In order to start a home based business there are several steps that must be fulfilled. The legal steps to establishing a business depends upon the type of business, the service or product offered, the size of the establishment and the state of incorporation. To incorporate in any state the business owner can contact an attorney online or in the state where the business will be located primarily. The attorney can advise the business owners of tax shelters and home based operating laws. Alternatively, the new business owner can complete the process by reading literature and contacting the Secretary of State where the business will be primarily conducted.
Choosing a Business Entity
Before you start a business, it’s important to decide how your business is going to legally operate. There are basic forms of ownership to choose from, each with advantages and disadvantages including sole proprietorship, partnerships, corporations, and limited liability companies. There are also special structures including non-profit organizations. The set up process is slightly different for each as well as the tax responsibilities and requirements.
The sole proprietorship is the easiest and most inexpensive business structure to form. Simply open the doors and you are a sole proprietorship. In this business structure, the owner can freely transfer business property or dissolve at will, claim profits and losses on personal income tax forms and can begin business with very little, if any legal paperwork. The disadvantages to a sole proprietorship are that the owner is personally responsible for all debts against the business so business financial problems are not separated from personal finances. This places all finances at risk.

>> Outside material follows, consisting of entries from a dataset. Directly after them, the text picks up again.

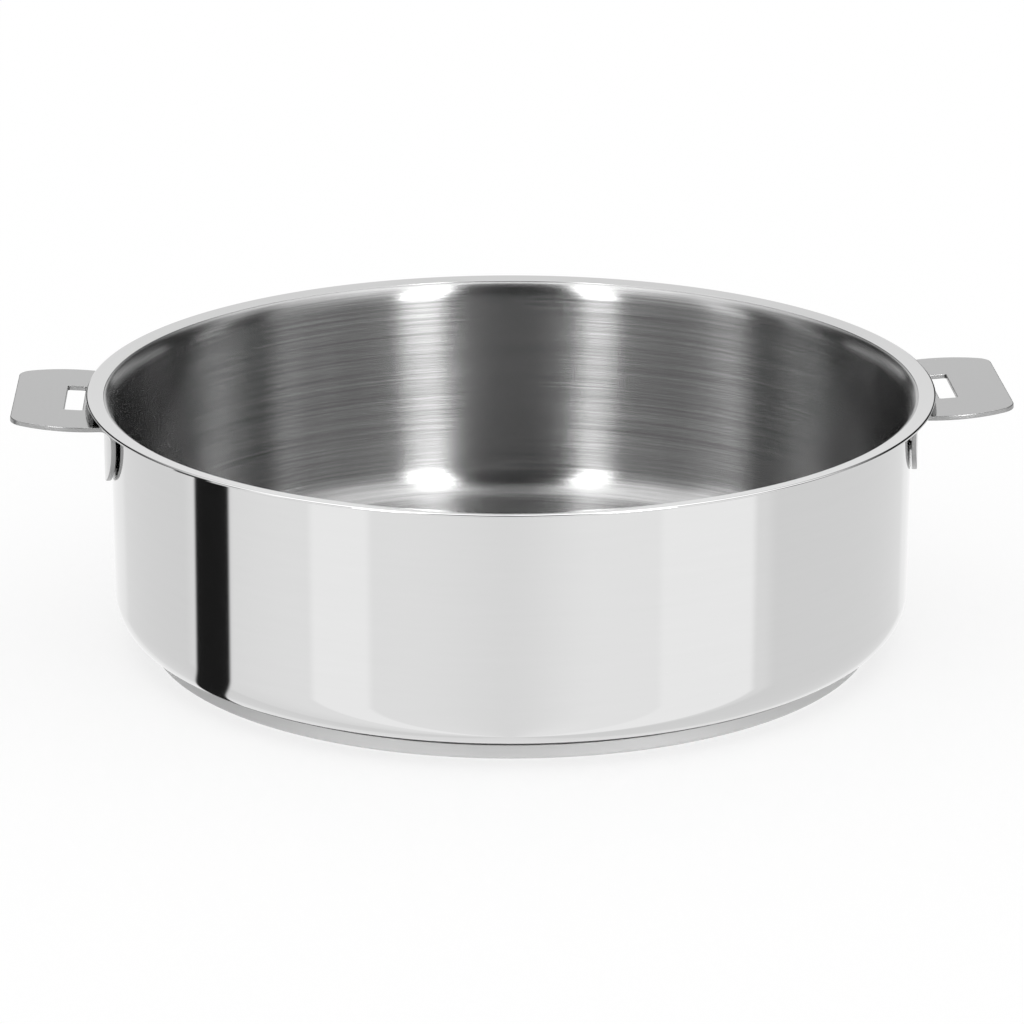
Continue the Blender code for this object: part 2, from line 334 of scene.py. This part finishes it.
profile, brushedCount = vesselProfile()
rowMaterial = np.zeros(len(profile) - 1, int)    # 0 polished, 1 brushed with painted shade, 2 painted gap shade
rowMaterial[:brushedCount] = 1
# the lower corner and the bottom take painted shade, a painted reflection of the dark gap above the cap
rowMaterial[-vessel["gapShadeRows"]:] = 2
panBody = gridMesh("saute_pan_vessel", turned(profile, vessel["columns"]), rowMaterial=rowMaterial)
place(panBody, "vessel_steel", [polishedSteel, shadedTurnedSteel, paintedGapShade], "pan_body")


# Base: aluminium core and the steel cap pressed over it

base = {
    "capSheet": 0.7 * mm,
    "capEdge": 1.2 * mm,           # outside radius of the cap's lower edge
    "capTopRound": 0.15 * mm,
    "coreEdge": 0.5 * mm,
    "gapShadeRing": 5.0 * mm,             # how far in from the edge the core's top carries painted shade, where the gap under the pan shows it
    "insideSteps": 6,
    "outsideSteps": 12,
    "edgeSteps": 4,                # round each small edge of cap and core
    "columns": 360,
}
capLow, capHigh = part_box("base_cap")
coreLow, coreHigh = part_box("aluminium_core")


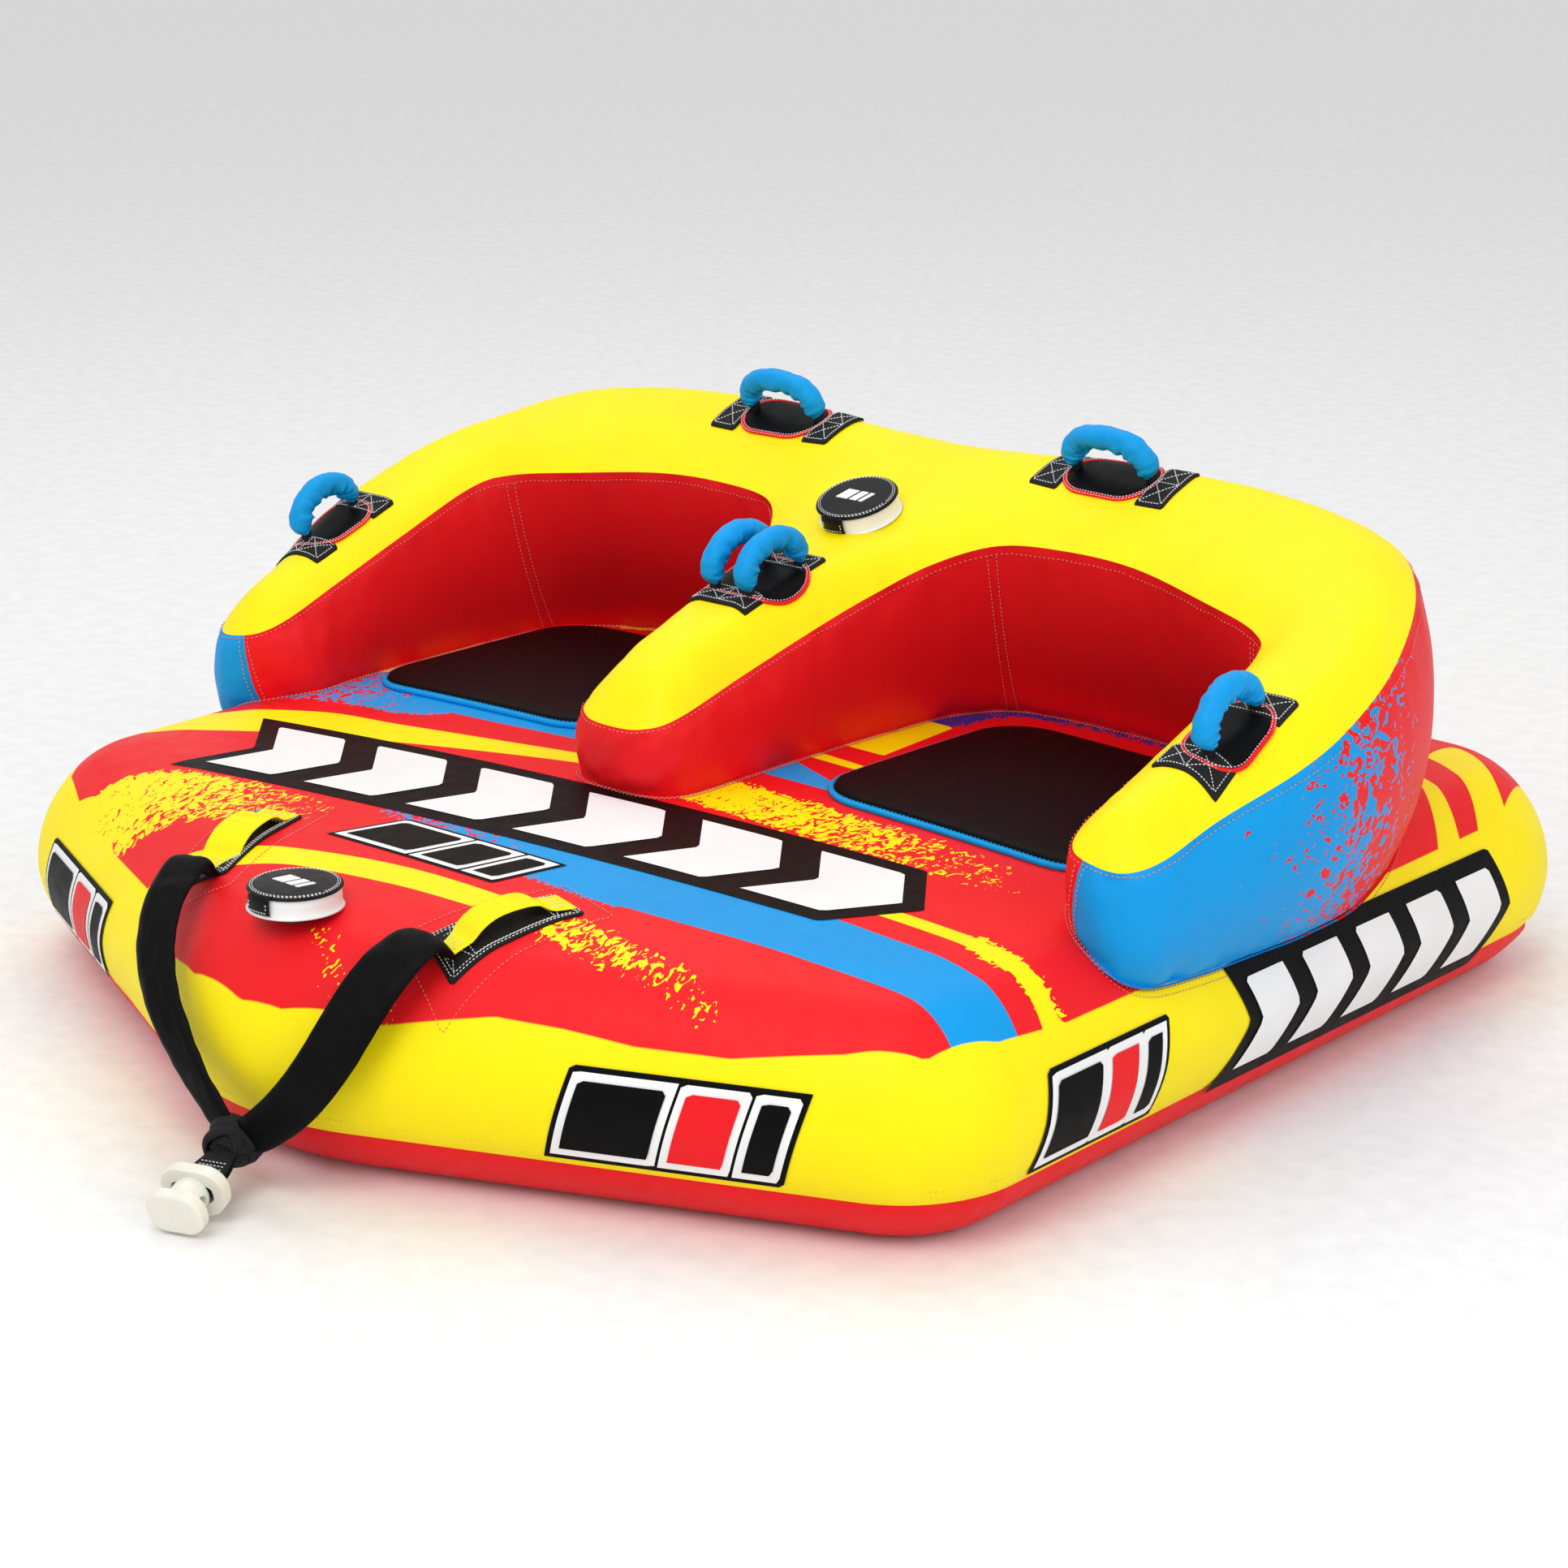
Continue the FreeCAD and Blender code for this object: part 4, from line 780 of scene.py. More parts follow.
# Half of the bolster's outline, from the centre arm's tip round to the dip at the back: where the top seam and the
# foot run in plan (x, y, x, y), and how far the wall swells between them.
HALF_OUTLINE = [
    (0.0, -0.214, 0.0, -0.206, 0.01), (0.046, -0.206, 0.052, -0.2, 0.01), (0.073, -0.17, 0.083, -0.165, 0.01),
    (0.082, -0.06, 0.086, -0.06, 0.012), (0.094, 0.06, 0.086, 0.08, 0.014), (0.11, 0.16, 0.088, 0.21, 0.016),
    (0.138, 0.235, 0.098, 0.33, 0.018), (0.195, 0.296, 0.15, 0.412, 0.02), (0.29, 0.312, 0.28, 0.432, 0.022),
    (0.4, 0.306, 0.42, 0.43, 0.022), (0.523, 0.272, 0.56, 0.402, 0.02), (0.625, 0.236, 0.64, 0.325, 0.018),
    (0.66, 0.19, 0.66, 0.225, 0.016), (0.664, 0.07, 0.66, 0.08, 0.014), (0.664, -0.06, 0.652, -0.04, 0.012),
    (0.664, -0.145, 0.64, -0.115, 0.01), (0.68, -0.184, 0.664, -0.16, 0.008), (0.716, -0.194, 0.7, -0.192, 0.01),
    (0.754, -0.186, 0.738, -0.194, 0.014), (0.779, -0.15, 0.758, -0.16, 0.02), (0.794, -0.07, 0.765, -0.07, 0.026),
    (0.826, 0.035, 0.768, 0.04, 0.032), (0.834, 0.12, 0.77, 0.15, 0.036), (0.818, 0.235, 0.766, 0.27, 0.036),
    (0.764, 0.367, 0.738, 0.39, 0.034), (0.685, 0.455, 0.672, 0.476, 0.03), (0.585, 0.512, 0.58, 0.528, 0.026),
    (0.47, 0.544, 0.47, 0.55, 0.022), (0.35, 0.55, 0.35, 0.554, 0.022), (0.22, 0.538, 0.22, 0.544, 0.022),
    (0.1, 0.518, 0.1, 0.526, 0.02),
]
BACK_DIP = (0.0, 0.51, 0.0, 0.519, 0.02)
SPAN_STEPS = 10
stations = HALF_OUTLINE + [BACK_DIP] + [(-a, b, -c, d, e) for a, b, c, d, e in HALF_OUTLINE[:0:-1]]
bolster = catmull(stations, SPAN_STEPS)
top_loop, foot_loop, swell_by = bolster[:, :2], bolster[:, 2:4], bolster[:, 4]
bolster_normals = normals_of(top_loop)
bolster_along = np.concatenate([[0], np.cumsum(np.linalg.norm(np.diff(top_loop, axis=0), axis=1))])


def seam_height(points):
    """The height of the seam between the bolster's top and its walls."""
    x, y = np.abs(points[:, 0]), points[:, 1]
    inner = 0.4367 + 0.36 * y
    outer = 0.425 + 0.36 * y
    side = smooth_step(0.66, 0.78, x)
    height = inner * (1 - side) + outer * side
    centre = 0.385 + 0.3 * (y + 0.206)
    height = height + (centre - inner) * smooth_step(0.16, 0.1, x) * smooth_step(0.26, 0.1, y)
    return height - smooth_step(0.36, 0.56, y) * (0.36 * (y - 0.36) - 0.012)


def crown_height(points):
    """The height that the bolster's top would reach far from its seams."""
    x, y = np.abs(points[:, 0]), points[:, 1]
    slope = 0.468 + 0.36 * y
    slope = np.minimum(slope, 0.634 + 0.12 * (y - 0.46))
    arm = np.interp(y, [-0.22, -0.17, -0.11, -0.02, 0.26], [0.415, 0.44, 0.47, 0.497, 0.557])
    return slope + (arm - slope) * smooth_step(0.3, 0.16, x) * smooth_step(0.3, 0.2, y)


def top_height(points):
    """The height of the bolster's top at plan points."""
    points = np.asarray(points, float)
    depth, where = distance_to(points, top_loop)
    depth = np.where(is_inside(points, top_loop), depth, 0)
    seam = np.interp(where, np.arange(len(top_loop) + 1), np.append(seam_z, seam_z[:1]))
    reach = 0.062 + 0.05 * smooth_step(0.24, 0.4, points[:, 1])
    t = np.clip(depth / reach, 0, 1)
    return seam + (crown_height(points) - seam) * (1 - (1 - t) ** 2.1)


seam_z = seam_height(top_loop)


def bolster_top():
    """The bolster's yellow top panel, with creases along its seam."""
    plan, triangles = fill(top_loop, 0.008)
    heights = top_height(plan)
    depth, where = distance_to(plan, top_loop)
    along = np.column_stack([np.interp(where, np.arange(len(top_loop)), bolster_along), depth])
    points = lift(plan, heights)
    up = np.tile((0.0, 0.0, 1.0), (len(points), 1))
    fade = np.exp(-depth / 0.022) * smooth_step(0.0, 0.006, depth)
    points = wrinkle(points, up, along, 0.0042, fade)
    points[:, 2] += waves(points, 0.16, 3) * 0.0025 * smooth_step(0.0, 0.03, depth)
    piece = add_mesh("bolster_top", points, triangles, YELLOW_CLOTH)
    join_close(piece)
    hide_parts("bolster_top_panel")


WALL_STEPS = 26


def wall_points(first, last):
    """Rings of a wall panel from the deck to the top seam, for the stations from first to last."""
    which = np.arange(first, last + 1) % len(top_loop)
    foot = lift(foot_loop[which], deck_height(foot_loop[which]) - 0.001)
    top = lift(top_loop[which], seam_z[which])
    chord = top - foot
    outward = np.column_stack([bolster_normals[which], np.zeros(len(which))])
    lean = (chord * outward).sum(1)
    rise = chord[:, 2]
    face = outward * rise[:, None] - np.array((0, 0, 1.0)) * lean[:, None]
    face /= np.linalg.norm(face, axis=1)[:, None]
    rings = []
    hem = foot + outward * 0.008 + np.array((0, 0, 0.0012))
    rings.append(hem)
    for k in range(WALL_STEPS + 1):
        v = k / WALL_STEPS
        swell = swell_by[which] * math.sin(math.pi * v) ** 0.75
        ring = foot + chord * v + face * swell[:, None]
        near = np.minimum(v, 1 - v) * np.abs(rise)
        along = np.column_stack([bolster_along[which], np.full(len(which), v * 0.3)])
        fade = (np.exp(-near / 0.025) + 0.18) * smooth_step(0.0, 0.008, near)
        rings.append(wrinkle(ring, face, along, 0.0056, fade))
    return rings, face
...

The partnership structure is similar to the sole proprietorship with the distinction that two or more owners pull together to start a business. Revenue flows directly to the individual personal tax return and all debts and profits are shared. It is very important in the partnership structure that very clear rules are established and are legally binding since any action from any partner places legal liability on all partners.
Corporations provide more structure and separate a business from personal finances and assets, but also require a higher investment in time and money. As an example corporations are required to file Articles of Incorporation. In general for the LLC, S-Corporation, and C-Corporation, Articles of Incorporation must be filed with the designated state office. The fees will vary depending upon the state of operation, but usually range from $25 to $1000. Each business must establish a corporate name, corporate bylaws, officers, and a board of directors. The corporate bylaws should contain information focusing on measures to protect officers or directors from liability. While it varies from state to state, typically a primary agent or CEO must be established to represent the corporation. If deemed necessary, an initial meeting must be held with the board of directors. Stock certificates should be issued to the shareholders of the corporation, if appropriate for the business type. Additionally, any licenses or permits specific to the particular business established must be obtained. An Employer Identification Number (EIN) is necessary for tax purposes.
Limited Liability Corporation
LLC is an unincorporated business association. This type of entity protects its members personal credit from business debts. The LLC also possesses pass-through income taxation. Single owner businesses, generally, opt for this type of association because the laws are structured favorably for individuals.
A S-Corporation is not liable for United States Federal Income taxes. Each individual or shareholder is required to file taxes on his or her own income tax returns. Generally, a S-Corporation does not possess more than 100 shareholders. The company can continue if the original filing agent decides to depart from the company.
A C-Corporation does not possess a limit on the number of shareholders. Shareholders are taxed along with the company through a process known as double taxation. This type of entity also protects its members personal credit from business debts.
Non Profit Organizations
Non-Profit or 501(c)3 are tax-exempt organizations that provide a service or product for the public.
Establishing a non-profit requires a one to two sentence mission statement should be formulated to express to the public the organization’s purpose. Then, a Board of Directors should be established. At least three of the members should have an expertise in the organization’s field of interest.
Contact the Secretary of State, the Attorney General, or the organization’s attorney to file the Articles of Incorporation. Laws and fees vary from state to state. Be certain to review the laws for establishing a 501(c)3 in the given state thoroughly to avoid costly mistakes that may cost the organization in the future. Draft bylaws with the help of an attorney to limit the liability of the investors or members.
Develop a budget, an accounting system, and record keeping system. Determine what paperwork is required by the given state to remain in good standing. File for 501(c)3 status by obtaining Form 1023 and Publication 557 from the IRS office. The fees are typically dependent upon the organization’s budget and size. Use Form SS-4 to apply for the Employer Identification Number (EIN) for tax identification purposes.
To file for state and local tax exemption from income, sales and property taxes, contact the state and/or local Department of Revenue and municipal clerk’s office. Obtain all appropriate licenses or permits associated with charitable solicitation laws. Often nonprofits receive reduced postage rates on bulk mailings. Therefore, apply for the nonprofit mailing permit (Publication 417) through the United States Postal Service.